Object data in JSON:
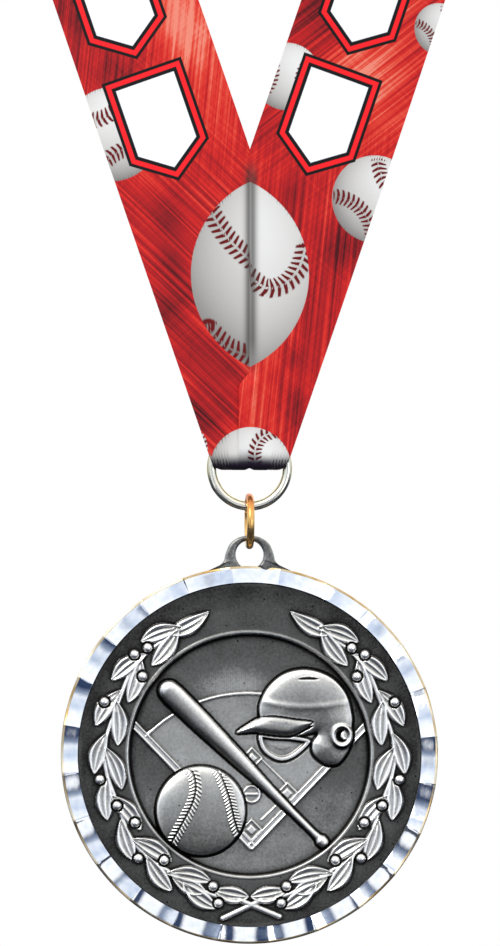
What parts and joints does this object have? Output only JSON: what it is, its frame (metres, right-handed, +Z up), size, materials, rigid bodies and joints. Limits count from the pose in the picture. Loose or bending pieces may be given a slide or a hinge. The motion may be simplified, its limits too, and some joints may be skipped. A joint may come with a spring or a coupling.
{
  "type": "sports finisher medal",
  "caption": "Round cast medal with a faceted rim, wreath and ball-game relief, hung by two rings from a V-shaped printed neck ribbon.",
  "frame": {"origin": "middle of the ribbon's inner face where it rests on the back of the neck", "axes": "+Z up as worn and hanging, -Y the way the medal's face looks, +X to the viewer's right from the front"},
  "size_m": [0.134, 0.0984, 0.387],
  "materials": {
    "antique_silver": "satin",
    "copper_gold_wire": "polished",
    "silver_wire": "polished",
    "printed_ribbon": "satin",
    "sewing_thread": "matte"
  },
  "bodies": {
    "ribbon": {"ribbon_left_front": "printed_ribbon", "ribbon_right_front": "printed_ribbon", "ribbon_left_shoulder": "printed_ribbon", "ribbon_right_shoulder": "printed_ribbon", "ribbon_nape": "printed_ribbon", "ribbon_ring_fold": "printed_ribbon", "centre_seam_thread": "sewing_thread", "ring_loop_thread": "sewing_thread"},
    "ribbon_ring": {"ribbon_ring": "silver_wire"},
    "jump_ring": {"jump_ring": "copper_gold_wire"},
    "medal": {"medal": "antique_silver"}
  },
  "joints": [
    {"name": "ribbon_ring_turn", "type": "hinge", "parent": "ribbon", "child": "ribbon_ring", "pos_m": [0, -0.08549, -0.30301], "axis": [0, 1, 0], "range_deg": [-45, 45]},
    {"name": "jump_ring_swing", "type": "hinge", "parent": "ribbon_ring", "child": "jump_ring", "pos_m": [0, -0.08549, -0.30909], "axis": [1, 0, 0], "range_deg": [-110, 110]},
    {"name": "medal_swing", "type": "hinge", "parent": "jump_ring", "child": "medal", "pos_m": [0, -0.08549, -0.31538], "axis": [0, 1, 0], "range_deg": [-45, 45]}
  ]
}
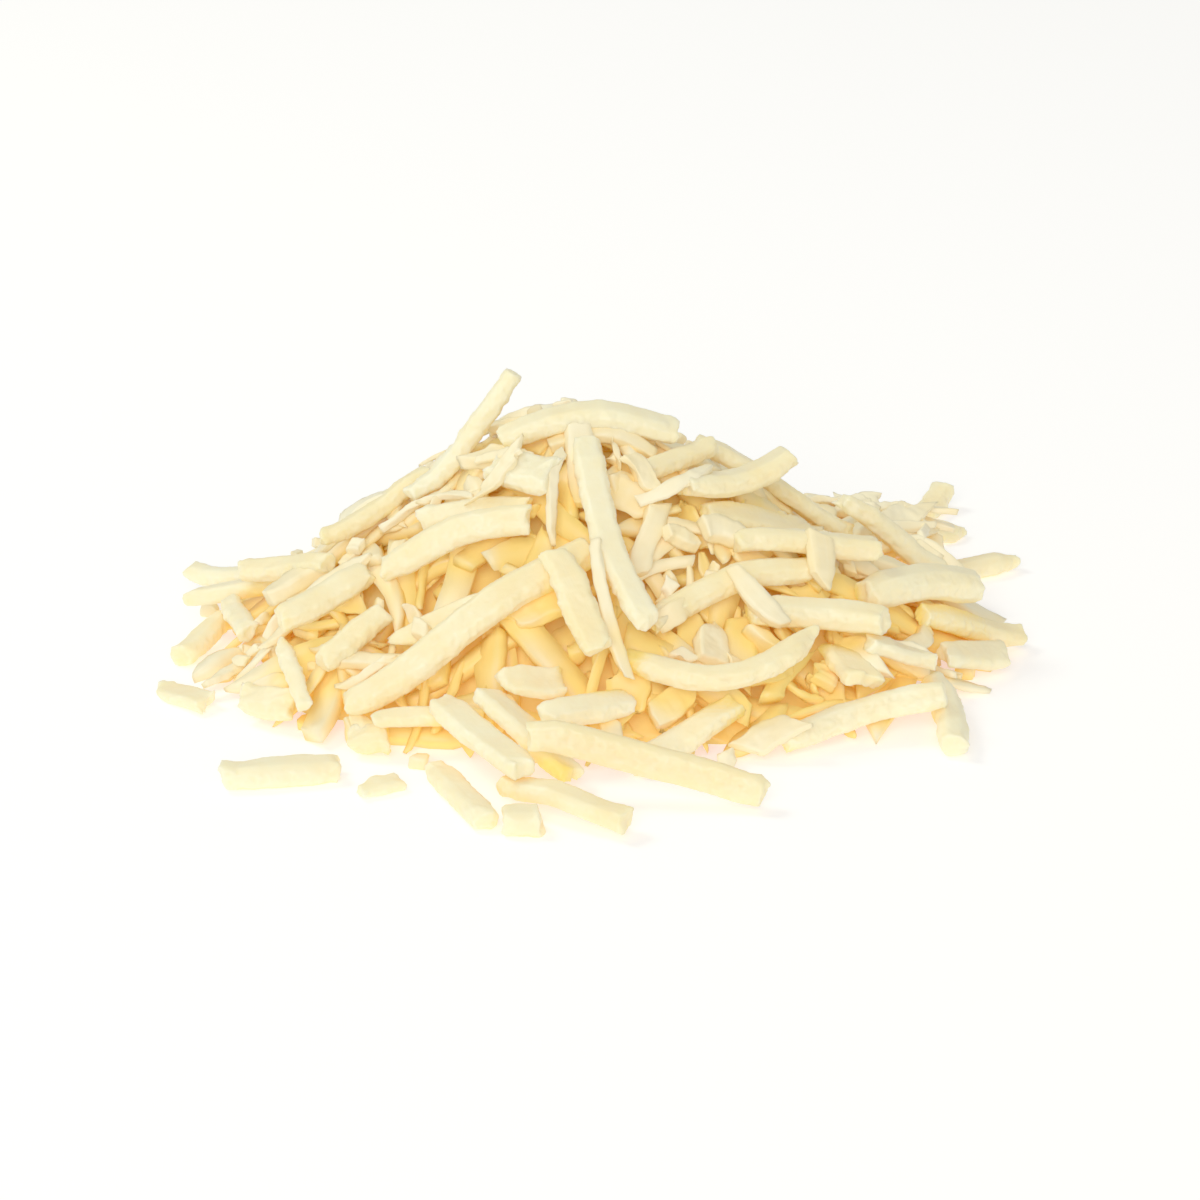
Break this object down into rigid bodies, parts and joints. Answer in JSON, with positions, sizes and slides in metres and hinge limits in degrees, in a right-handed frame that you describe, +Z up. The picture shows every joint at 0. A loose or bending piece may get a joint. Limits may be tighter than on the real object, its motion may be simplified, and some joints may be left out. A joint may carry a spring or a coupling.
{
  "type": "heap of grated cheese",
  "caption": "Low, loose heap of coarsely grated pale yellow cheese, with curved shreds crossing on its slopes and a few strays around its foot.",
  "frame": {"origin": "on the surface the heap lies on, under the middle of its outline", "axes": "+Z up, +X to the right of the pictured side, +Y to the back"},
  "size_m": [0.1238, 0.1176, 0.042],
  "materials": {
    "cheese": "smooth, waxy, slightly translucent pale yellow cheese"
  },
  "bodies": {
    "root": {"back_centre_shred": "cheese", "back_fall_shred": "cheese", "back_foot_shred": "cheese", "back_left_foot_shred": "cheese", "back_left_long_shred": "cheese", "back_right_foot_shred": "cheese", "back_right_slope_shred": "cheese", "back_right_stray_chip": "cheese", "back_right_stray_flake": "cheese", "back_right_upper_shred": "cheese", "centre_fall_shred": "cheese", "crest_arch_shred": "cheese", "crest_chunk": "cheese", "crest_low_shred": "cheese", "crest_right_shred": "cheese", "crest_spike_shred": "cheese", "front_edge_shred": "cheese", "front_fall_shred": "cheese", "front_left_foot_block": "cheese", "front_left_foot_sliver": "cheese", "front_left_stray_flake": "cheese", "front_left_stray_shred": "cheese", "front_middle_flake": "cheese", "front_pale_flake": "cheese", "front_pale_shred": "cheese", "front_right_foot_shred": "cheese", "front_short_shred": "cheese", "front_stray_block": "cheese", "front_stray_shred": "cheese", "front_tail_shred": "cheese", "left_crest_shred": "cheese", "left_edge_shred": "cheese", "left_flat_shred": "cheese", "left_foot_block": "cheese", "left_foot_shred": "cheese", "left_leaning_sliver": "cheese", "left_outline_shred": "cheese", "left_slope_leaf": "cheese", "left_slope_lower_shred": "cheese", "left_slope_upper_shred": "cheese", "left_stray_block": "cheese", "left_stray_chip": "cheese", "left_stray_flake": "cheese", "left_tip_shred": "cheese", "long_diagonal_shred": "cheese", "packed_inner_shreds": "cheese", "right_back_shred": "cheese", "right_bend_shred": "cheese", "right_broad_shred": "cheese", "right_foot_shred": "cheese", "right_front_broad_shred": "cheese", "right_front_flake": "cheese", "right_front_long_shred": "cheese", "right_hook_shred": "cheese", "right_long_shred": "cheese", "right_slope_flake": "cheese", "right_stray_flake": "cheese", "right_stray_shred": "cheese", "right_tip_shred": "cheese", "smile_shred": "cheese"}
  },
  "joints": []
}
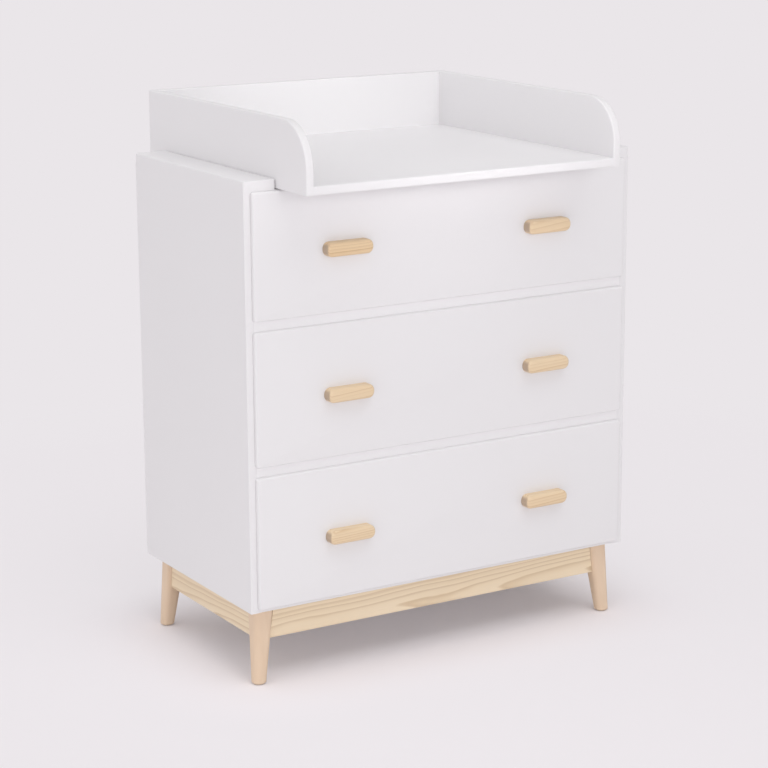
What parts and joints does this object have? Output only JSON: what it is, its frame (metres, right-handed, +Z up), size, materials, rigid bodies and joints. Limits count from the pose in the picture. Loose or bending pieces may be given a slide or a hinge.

THE PROBLEM: Go through the listing above and restate it word for word.

RESULT:
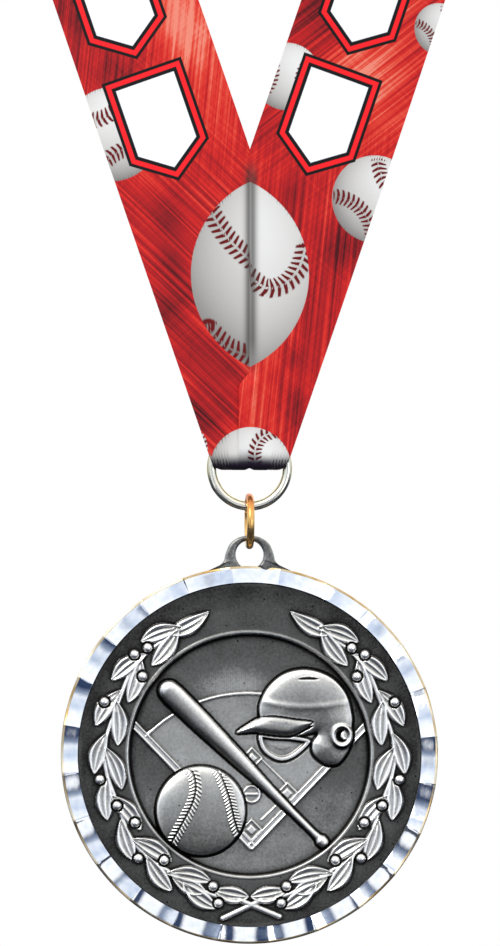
What parts and joints does this object have? Output only JSON: what it is, its frame (metres, right-handed, +Z up), size, materials, rigid bodies and joints. Limits count from the pose in the picture. Loose or bending pieces may be given a slide or a hinge. The motion may be simplified, its limits too, and some joints may be skipped. A joint may come with a spring or a coupling.
{
  "type": "sports finisher medal",
  "caption": "Round cast medal with a faceted rim, wreath and ball-game relief, hung by two rings from a V-shaped printed neck ribbon.",
  "frame": {"origin": "middle of the ribbon's inner face where it rests on the back of the neck", "axes": "+Z up as worn and hanging, -Y the way the medal's face looks, +X to the viewer's right from the front"},
  "size_m": [0.134, 0.0984, 0.387],
  "materials": {
    "antique_silver": "satin",
    "copper_gold_wire": "polished",
    "silver_wire": "polished",
    "printed_ribbon": "satin",
    "sewing_thread": "matte"
  },
  "bodies": {
    "ribbon": {"ribbon_left_front": "printed_ribbon", "ribbon_right_front": "printed_ribbon", "ribbon_left_shoulder": "printed_ribbon", "ribbon_right_shoulder": "printed_ribbon", "ribbon_nape": "printed_ribbon", "ribbon_ring_fold": "printed_ribbon", "centre_seam_thread": "sewing_thread", "ring_loop_thread": "sewing_thread"},
    "ribbon_ring": {"ribbon_ring": "silver_wire"},
    "jump_ring": {"jump_ring": "copper_gold_wire"},
    "medal": {"medal": "antique_silver"}
  },
  "joints": [
    {"name": "ribbon_ring_turn", "type": "hinge", "parent": "ribbon", "child": "ribbon_ring", "pos_m": [0, -0.08549, -0.30301], "axis": [0, 1, 0], "range_deg": [-45, 45]},
    {"name": "jump_ring_swing", "type": "hinge", "parent": "ribbon_ring", "child": "jump_ring", "pos_m": [0, -0.08549, -0.30909], "axis": [1, 0, 0], "range_deg": [-110, 110]},
    {"name": "medal_swing", "type": "hinge", "parent": "jump_ring", "child": "medal", "pos_m": [0, -0.08549, -0.31538], "axis": [0, 1, 0], "range_deg": [-45, 45]}
  ]
}
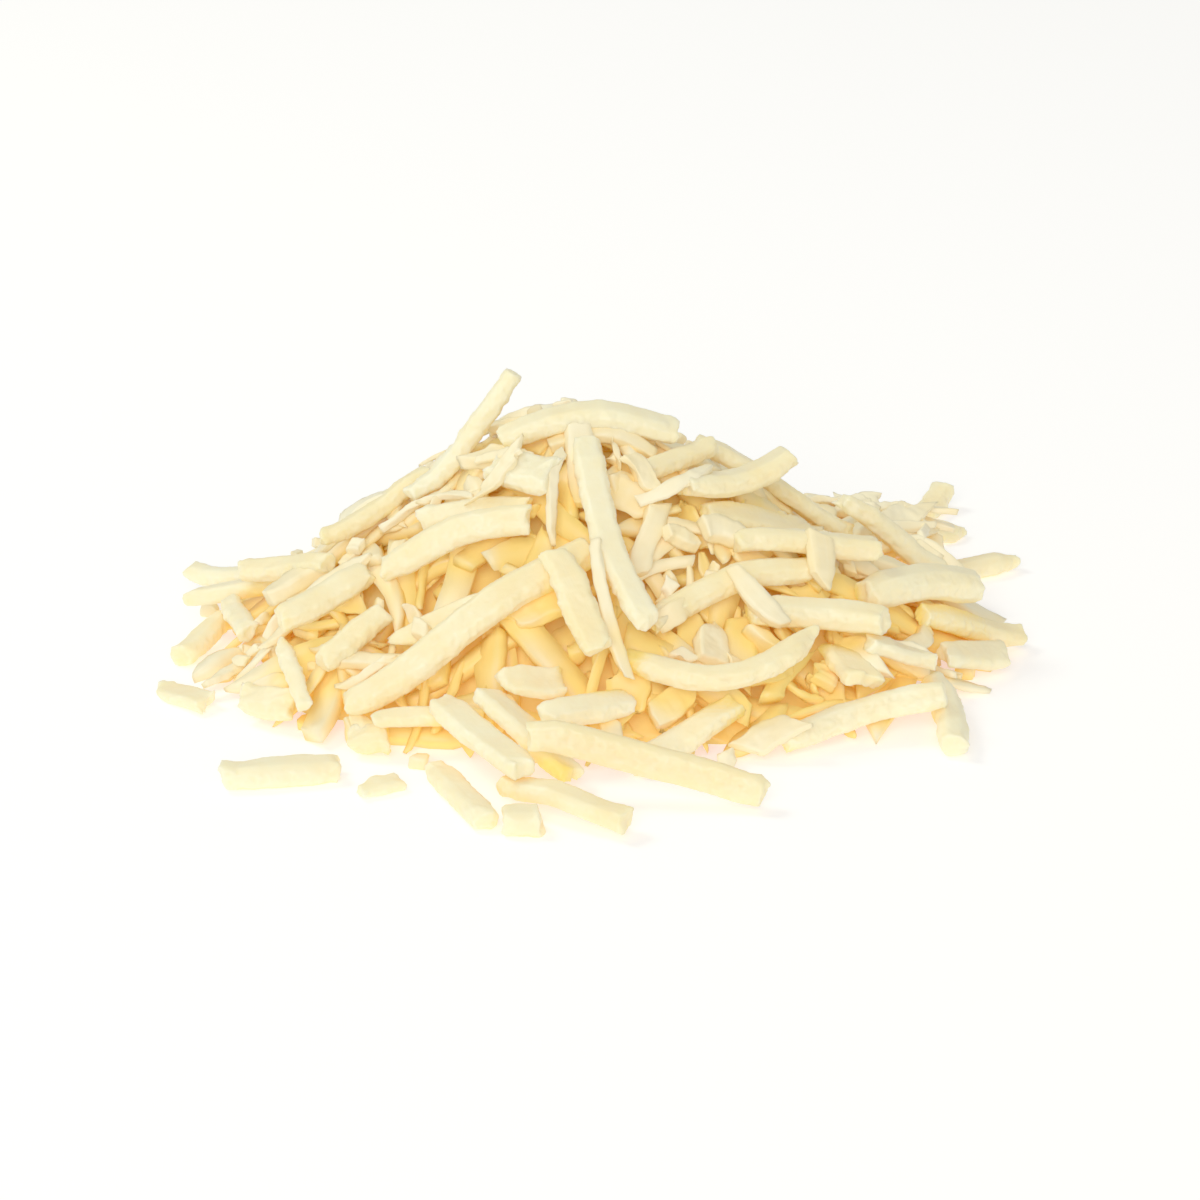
Break this object down into rigid bodies, parts and joints. Answer in JSON, with positions, sizes and slides in metres and hinge limits in degrees, in a right-handed frame that you describe, +Z up. The picture shows every joint at 0. A loose or bending piece may get a joint. Limits may be tighter than on the real object, its motion may be simplified, and some joints may be left out. A joint may carry a spring or a coupling.
{
  "type": "heap of grated cheese",
  "caption": "Low, loose heap of coarsely grated pale yellow cheese, with curved shreds crossing on its slopes and a few strays around its foot.",
  "frame": {"origin": "on the surface the heap lies on, under the middle of its outline", "axes": "+Z up, +X to the right of the pictured side, +Y to the back"},
  "size_m": [0.1238, 0.1176, 0.042],
  "materials": {
    "cheese": "smooth, waxy, slightly translucent pale yellow cheese"
  },
  "bodies": {
    "root": {"back_centre_shred": "cheese", "back_fall_shred": "cheese", "back_foot_shred": "cheese", "back_left_foot_shred": "cheese", "back_left_long_shred": "cheese", "back_right_foot_shred": "cheese", "back_right_slope_shred": "cheese", "back_right_stray_chip": "cheese", "back_right_stray_flake": "cheese", "back_right_upper_shred": "cheese", "centre_fall_shred": "cheese", "crest_arch_shred": "cheese", "crest_chunk": "cheese", "crest_low_shred": "cheese", "crest_right_shred": "cheese", "crest_spike_shred": "cheese", "front_edge_shred": "cheese", "front_fall_shred": "cheese", "front_left_foot_block": "cheese", "front_left_foot_sliver": "cheese", "front_left_stray_flake": "cheese", "front_left_stray_shred": "cheese", "front_middle_flake": "cheese", "front_pale_flake": "cheese", "front_pale_shred": "cheese", "front_right_foot_shred": "cheese", "front_short_shred": "cheese", "front_stray_block": "cheese", "front_stray_shred": "cheese", "front_tail_shred": "cheese", "left_crest_shred": "cheese", "left_edge_shred": "cheese", "left_flat_shred": "cheese", "left_foot_block": "cheese", "left_foot_shred": "cheese", "left_leaning_sliver": "cheese", "left_outline_shred": "cheese", "left_slope_leaf": "cheese", "left_slope_lower_shred": "cheese", "left_slope_upper_shred": "cheese", "left_stray_block": "cheese", "left_stray_chip": "cheese", "left_stray_flake": "cheese", "left_tip_shred": "cheese", "long_diagonal_shred": "cheese", "packed_inner_shreds": "cheese", "right_back_shred": "cheese", "right_bend_shred": "cheese", "right_broad_shred": "cheese", "right_foot_shred": "cheese", "right_front_broad_shred": "cheese", "right_front_flake": "cheese", "right_front_long_shred": "cheese", "right_hook_shred": "cheese", "right_long_shred": "cheese", "right_slope_flake": "cheese", "right_stray_flake": "cheese", "right_stray_shred": "cheese", "right_tip_shred": "cheese", "smile_shred": "cheese"}
  },
  "joints": []
}
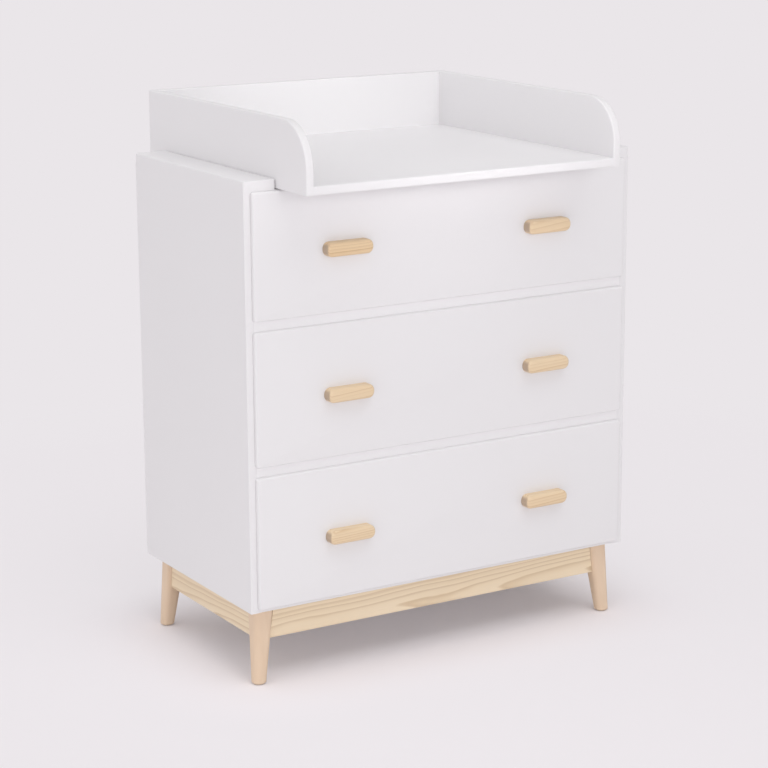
What parts and joints does this object have? Output only JSON: what it is, its frame (metres, right-handed, +Z up), size, materials, rigid bodies and joints. Limits count from the pose in the picture. Loose or bending pieces may be given a slide or a hinge.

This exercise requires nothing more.